Well, if God did not choose to change a sinner to have an obedient nature . . . I guess He was refusing to.
Sinners can only choose to sin unless born again.
I would say their nature . . . their real character . . . can be their dictator of what they are capable of doing. Our character has a lot to do with what we are capable of doing . . . and why we are doing it. One might choose to trust Jesus, but what is the person's motive, of the person's character?? People went to and stayed with Jesus, but with their own wrong reasons based on their selfish character.
To be born again is to be baptized into Christ through water as Peter and all of the apostles preached (as taught to them by Jesus).
That's a choice. It isn't forced.
Whatever really is being born again is not forced, I would say, but we need how God's grace changes us so we become obedient >
"for it is God who works in you both to will and to do for His good pleasure." (Philippians 2:13)
In the previous verse, here, our Apostle Paul does say the obedience of the Philippians increased in the absence of Paul; and then is when he says
"for it is God who works". So, why did their obedience increase, then? God
"gives the increase," we have in 1 Corinthians 3:7.
Now, I guess you could say, then, that God is forcing a person's nature to change to become obedient. God's love does have force . . . His own almighty power, including how
"perfect love casts out fear," we have in 1 John 4:18. So, God's power does what is good.
But there is a major difference between the force of a baseball bat smashing a chunk of ice into pieces, versus how warming can have force to melt the ice into nice drinking water.
Force is needed to do things. So, it might be good to clarify what sort of force is being used, then, in case your quote of John Calvin says God "forced" or "causes" people. Your meaning might not be the same as John's meaning. So, after a few more items, here, we can see.
Calvinists preach the opposite. You are forced to sin and are not allowed to question a God that would hold you accountable for sin he caused you to do.
Well, below, I have provided a quote which you did give to us; however, this does not directly say anything like > "God forces people to sin." But, below, I intend to recheck the actual wording of what is claimed to be given by John Calvin.
If God causes some people to "sin" and others to obey, there is no such thing as sin.
Again, I will look for if the quote said to be from John says anything like God "causes" anyone to sin.
Of course, even if John does give such wording, there can be different meanings of causing or force.

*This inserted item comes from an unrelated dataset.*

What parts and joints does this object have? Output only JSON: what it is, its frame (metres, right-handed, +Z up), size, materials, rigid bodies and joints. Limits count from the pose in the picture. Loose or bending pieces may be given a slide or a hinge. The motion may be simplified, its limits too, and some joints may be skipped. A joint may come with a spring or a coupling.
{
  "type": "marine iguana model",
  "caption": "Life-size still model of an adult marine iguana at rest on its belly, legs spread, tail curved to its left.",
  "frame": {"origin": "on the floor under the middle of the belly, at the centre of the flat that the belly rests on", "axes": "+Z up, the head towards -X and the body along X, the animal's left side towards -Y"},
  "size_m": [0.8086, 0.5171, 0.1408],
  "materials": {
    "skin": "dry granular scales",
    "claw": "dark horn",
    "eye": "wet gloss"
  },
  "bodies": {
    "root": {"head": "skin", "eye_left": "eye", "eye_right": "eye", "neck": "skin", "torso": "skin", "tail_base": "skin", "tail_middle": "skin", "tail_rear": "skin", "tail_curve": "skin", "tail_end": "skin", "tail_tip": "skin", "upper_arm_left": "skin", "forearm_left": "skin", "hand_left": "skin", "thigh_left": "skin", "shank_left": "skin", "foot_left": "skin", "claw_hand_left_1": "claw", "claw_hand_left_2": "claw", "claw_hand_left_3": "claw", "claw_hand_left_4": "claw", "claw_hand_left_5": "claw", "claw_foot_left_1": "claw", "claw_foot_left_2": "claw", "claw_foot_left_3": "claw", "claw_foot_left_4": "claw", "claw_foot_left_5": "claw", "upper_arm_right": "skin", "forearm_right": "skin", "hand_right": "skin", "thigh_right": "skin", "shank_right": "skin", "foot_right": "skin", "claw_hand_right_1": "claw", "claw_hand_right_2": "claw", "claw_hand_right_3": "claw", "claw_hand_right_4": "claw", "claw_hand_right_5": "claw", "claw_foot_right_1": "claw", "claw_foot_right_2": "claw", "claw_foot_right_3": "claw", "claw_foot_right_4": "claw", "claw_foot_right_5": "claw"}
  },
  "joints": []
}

We do have how Romans 1:18-32 says God turned evil men over to their lusts which then caused those men to do what is shameful: our Apostle Paul . . . not John Calvin . . . says this happened. But God's word does not say that God directly caused them to so degrade themselves; but if God turned them over to what He knew their own nature and lusts would make them do, one might argue He was causing what they did, by letting them loose to do it. But their own evil nature was their real dictator, I would say.
The decree, I admit, is, dreadful; and yet it is impossible to deny that God foreknow what the end of man was to be before he made him, and foreknew, because he had so ordained by his decree. Should any one here inveigh against the prescience of God, he does it rashly and unadvisedly. For why, pray, should it be made a charge against the heavenly Judge, that he was not ignorant of what was to happen?

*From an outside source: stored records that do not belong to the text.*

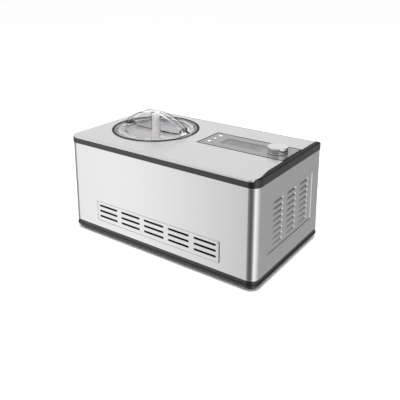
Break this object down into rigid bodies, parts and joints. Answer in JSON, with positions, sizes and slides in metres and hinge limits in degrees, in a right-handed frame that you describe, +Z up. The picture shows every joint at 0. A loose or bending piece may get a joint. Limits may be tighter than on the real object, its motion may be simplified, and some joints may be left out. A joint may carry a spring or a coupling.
{
  "type": "compressor ice cream maker",
  "caption": "Benchtop compressor ice cream maker: steel-wrapped housing, lift-out bowl under a clear lid with an arched grip, geared paddle drive, control window with display, buttons and knob.",
  "frame": {"origin": "on the surface it stands on, under the middle of the housing", "axes": "+X to the right along the housing's length, +Y to the rear, +Z up; the front faces -Y"},
  "size_m": [0.425, 0.255, 0.2363],
  "materials": {
    "brushed_steel": "brushed",
    "black_plastic": "fine matte",
    "grey_plastic": "matte",
    "white_plastic": "satin",
    "window_plastic": "glossy, smoked grey",
    "display_glass": "glossy",
    "clear_plastic": "clear, glossy",
    "chrome": "polished side, satin top",
    "aluminium": "satin",
    "copper": "copper, satin",
    "rubber": "matte",
    "silicone": "translucent, soft",
    "foam": "rigid foam",
    "black_enamel": "semi-gloss enamel",
    "circuit_board": "lacquered board",
    "transformer": "taped winding"
  },
  "bodies": {
    "housing": {"base_tray": "black_plastic", "rear_panel": "black_plastic", "power_inlet": "black_plastic", "top_frame": "black_plastic", "opening_bezel": "black_plastic", "window_carrier": "black_plastic", "relay_cover": "black_plastic", "foot_front_left": "rubber", "foot_front_right": "rubber", "foot_rear_left": "rubber", "foot_rear_right": "rubber", "shaft_seal": "rubber", "compressor_mount_1": "rubber", "compressor_mount_2": "rubber", "compressor_mount_3": "rubber", "casing_shell": "brushed_steel", "top_plate": "brushed_steel", "cooling_drum": "aluminium", "idler_pin": "aluminium", "paddle_motor": "aluminium", "condenser": "aluminium", "evaporator_coil": "copper", "filter_drier": "copper", "suction_pipe": "copper", "discharge_pipe": "copper", "capillary_tube": "copper", "insulation_jacket": "foam", "drum_pillar_1": "grey_plastic", "drum_pillar_2": "grey_plastic", "drum_pillar_3": "grey_plastic", "gearbox_housing": "grey_plastic", "gearbox_cover": "grey_plastic", "encoder": "grey_plastic", "fan_shroud": "grey_plastic", "shaft_bearing": "white_plastic", "control_window": "window_plastic", "display": "display_glass", "control_board": "circuit_board", "power_board": "circuit_board", "compressor": "black_enamel", "compressor_plate": "black_enamel", "fan_motor": "black_enamel", "transformer": "transformer"},
    "bowl": {"bowl": "aluminium"},
    "lid": {"lid": "clear_plastic", "lid_seal": "silicone"},
    "paddle": {"paddle": "white_plastic"},
    "output": {"output_gear": "white_plastic", "drive_shaft": "aluminium"},
    "idler": {"idler_gear": "white_plastic"},
    "pinion": {"motor_pinion": "aluminium", "motor_shaft": "aluminium"},
    "knob": {"knob": "chrome", "knob_shaft": "aluminium"},
    "button_1": {"button_1": "white_plastic"},
    "button_2": {"button_2": "white_plastic"},
    "button_3": {"button_3": "white_plastic"},
    "fan": {"fan_rotor": "black_plastic", "fan_shaft": "aluminium"}
  },
  "joints": [
    {"name": "bowl_lift", "type": "slide", "parent": "housing", "child": "bowl", "axis": [0, 0, 1], "range_m": [0, 0.16]},
    {"name": "lid_lift", "type": "slide", "parent": "bowl", "child": "lid", "axis": [0, 0, 1], "range_m": [0, 0.08]},
    {"name": "output_spin", "type": "hinge", "parent": "housing", "child": "output", "pos_m": [-0.099, 0.003, 0.0105], "axis": [0, 0, 1], "continuous": true},
    {"name": "paddle_spin", "type": "hinge", "parent": "bowl", "child": "paddle", "pos_m": [-0.099, 0.003, 0.0534], "axis": [0, 0, 1], "continuous": true},
    {"name": "idler_spin", "type": "hinge", "parent": "housing", "child": "idler", "pos_m": [-0.027, 0.003, 0.0105], "axis": [0, 0, 1], "continuous": true},
    {"name": "pinion_spin", "type": "hinge", "parent": "housing", "child": "pinion", "pos_m": [0.013, 0.003, 0.0105], "axis": [0, 0, 1], "continuous": true},
    {"name": "knob_spin", "type": "hinge", "parent": "housing", "child": "knob", "pos_m": [0.1734, 0.014, 0.1999], "axis": [0, 0, 1], "continuous": true},
    {"name": "button_1_press", "type": "slide", "parent": "housing", "child": "button_1", "axis": [0, 0, -1], "range_m": [0, 0.0008], "stiffness_N_per_m": 300},
    {"name": "button_2_press", "type": "slide", "parent": "housing", "child": "button_2", "axis": [0, 0, -1], "range_m": [0, 0.0008], "stiffness_N_per_m": 300},
    {"name": "button_3_press", "type": "slide", "parent": "housing", "child": "button_3", "axis": [0, 0, -1], "range_m": [0, 0.0008], "stiffness_N_per_m": 300},
    {"name": "fan_spin", "type": "hinge", "parent": "housing", "child": "fan", "pos_m": [0.1735, 0, 0.0943], "axis": [1, 0, 0], "continuous": true}
  ],
  "couplings": [
    {"joint": "paddle_spin", "follows": "output_spin", "ratio": 1},
    {"joint": "idler_spin", "follows": "output_spin", "ratio": -1.4},
    {"joint": "pinion_spin", "follows": "output_spin", "ratio": 4.2}
  ]
}
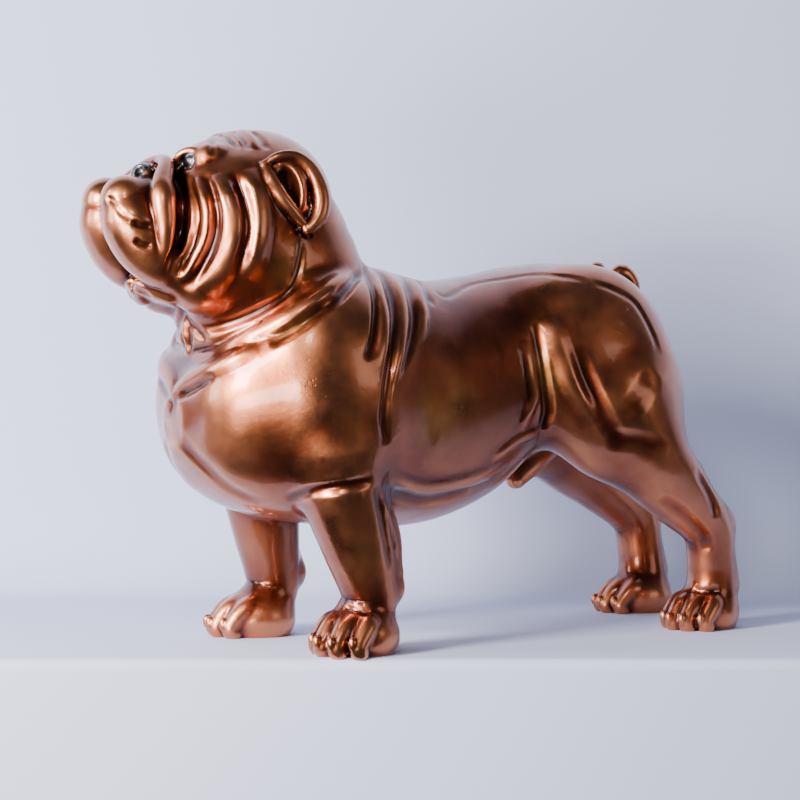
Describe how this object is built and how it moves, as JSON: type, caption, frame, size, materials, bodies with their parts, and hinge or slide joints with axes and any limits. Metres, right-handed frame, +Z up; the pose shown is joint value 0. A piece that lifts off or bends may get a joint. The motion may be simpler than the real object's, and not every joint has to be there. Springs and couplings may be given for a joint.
{
  "type": "bulldog garden statue",
  "caption": "Life-size bulldog statue in patinated bronze, standing square on its paws with its head raised, wrinkled face and folded ears.",
  "frame": {"origin": "middle of the bounding box, on the ground under the paws", "axes": "+Z up, the dog faces -X, its left side is towards -Y"},
  "size_m": [0.767, 0.3066, 0.5339],
  "materials": {
    "patinated_bronze": "polished red-brown patina under a gloss wax or lacquer"
  },
  "bodies": {
    "root": {"bulldog": "patinated_bronze"}
  },
  "joints": []
}
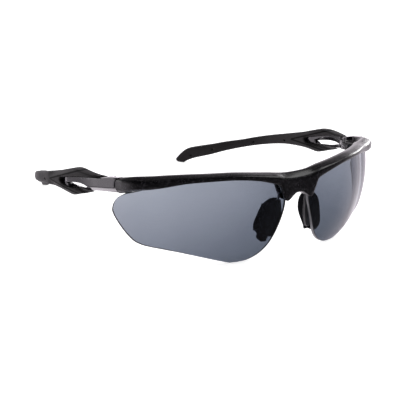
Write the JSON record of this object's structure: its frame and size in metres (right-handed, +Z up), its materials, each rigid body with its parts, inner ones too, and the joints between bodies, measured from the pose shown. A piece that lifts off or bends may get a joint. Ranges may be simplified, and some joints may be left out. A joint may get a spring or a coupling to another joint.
{
  "type": "safety glasses",
  "caption": "Half-rim wraparound safety glasses with tinted lenses, swivelling nose pads and folding temples with soft forked sleeves.",
  "frame": {"origin": "centre of the bounding box in plan, on the table under the lenses and temple tips", "axes": "+Z up, -Y the way the wearer looks, +X the wearer's left"},
  "size_m": [0.1434, 0.1498, 0.0389],
  "materials": {
    "frame": "satin to glossy black moulding with a fine metallic fleck",
    "lens": "clear smoke grey polycarbonate, polished",
    "core": "glossy grey-black moulding",
    "sleeve": "matte dark warm grey soft-touch rubber",
    "pad": "matte black silicone",
    "carrier": "satin dark grey",
    "steel": "plain steel"
  },
  "bodies": {
    "front": {"front_frame": "frame", "right_lens": "lens", "left_lens": "lens", "right_hinge_screw": "steel", "left_hinge_screw": "steel", "right_nose_pad_stub": "steel", "left_nose_pad_stub": "steel"},
    "right_temple": {"right_temple_core": "core", "right_temple_sleeve": "sleeve"},
    "left_temple": {"left_temple_core": "core", "left_temple_sleeve": "sleeve"},
    "right_nose_piece": {"right_nose_pad_carrier": "carrier", "right_nose_pad": "pad"},
    "left_nose_piece": {"left_nose_pad_carrier": "carrier", "left_nose_pad": "pad"}
  },
  "joints": [
    {"name": "left_temple_fold", "type": "hinge", "parent": "front", "child": "left_temple", "pos_m": [0.0619, -0.03776, 0.0304], "axis": [0, 0, 1], "range_deg": [0, 84]},
    {"name": "right_temple_fold", "type": "hinge", "parent": "front", "child": "right_temple", "pos_m": [-0.0619, -0.03776, 0.0304], "axis": [0, 0, -1], "range_deg": [0, 74]},
    {"name": "left_nose_pad_swivel", "type": "hinge", "parent": "front", "child": "left_nose_piece", "pos_m": [0.008, -0.06936, 0.025], "axis": [0, 0, 1], "range_deg": [-3, 8]},
    {"name": "right_nose_pad_swivel", "type": "hinge", "parent": "front", "child": "right_nose_piece", "pos_m": [-0.008, -0.06936, 0.025], "axis": [0, 0, -1], "range_deg": [-3, 8]}
  ]
}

Calvin, John, Institutes of Christian Religion,trans. Henry Beveridge (Peabody, Mass: Hendrickson Publishers, Inc., 2008-11), 586 (Book II, Chapter 23, Section 7)
And then . . . in commenting about this quote . . . you, post:74863113, member:424283"]Calvin believed that God was present in the future in the here and now. He sees the future because it is with him "now." But that seeing is just mere observance. Since God caused everything, his knowledge of the future was because he predestined it all to happen. His prescience comes from his predistination, says Calvin. If you cause everything, then you know what's going to happen!
So, yes it says God "ordained", which can mean He controlled. But ordaining and even controlling does not necessarily mean He directly causes something. You can manage a forest fire that you did not start. You can know what will happen, for example how there will be a flooded river. So, you build dikes to manage which way that flood will flow. You are not actually making that river flood itself, or causing it to, but because you are caring you make arrangements for what it will be able to do or not do. And so you are the one who knows what will happen, because . . . like I think you just said . . . because you will be in control of the problem.
So, let me check what this "prescience" is supposed to mean > it seems this can mean someone knowing something before it happens.
Knowing is not causing or forcing, in my opinion. And I am not saying you say this, either.
But nowhere in this quote do I see John saying God causes or makes or forces anyone to sin; yes he says "ordained", but this can mean different ways of controlling things . . . causing directly or by managing what you did not actually cause. So, if this is the writing you are going by, my opinion is you are interpreting. And my interpretation is that since God's word clearly says God does not cause people to sin, what happens is God keeps control of which way evil people are allowed to go, but their own evil nature causes them to do what they do. But if God were not in overall control . . . I think evil would have already taken over everything.
Of course, if you really know exactly what will happen at a certain time tomorrow, how really can you know this unless you will control it to happen???? How, then, can God know, unless He will be in control of it? I can see this, but . . . this is . . . interpretation.
Controlling can be by direct forcing, or by allowing, or by guiding, or other means. So, even if John mean God controls all, still this does not necessarily mean He is forcing evil directly.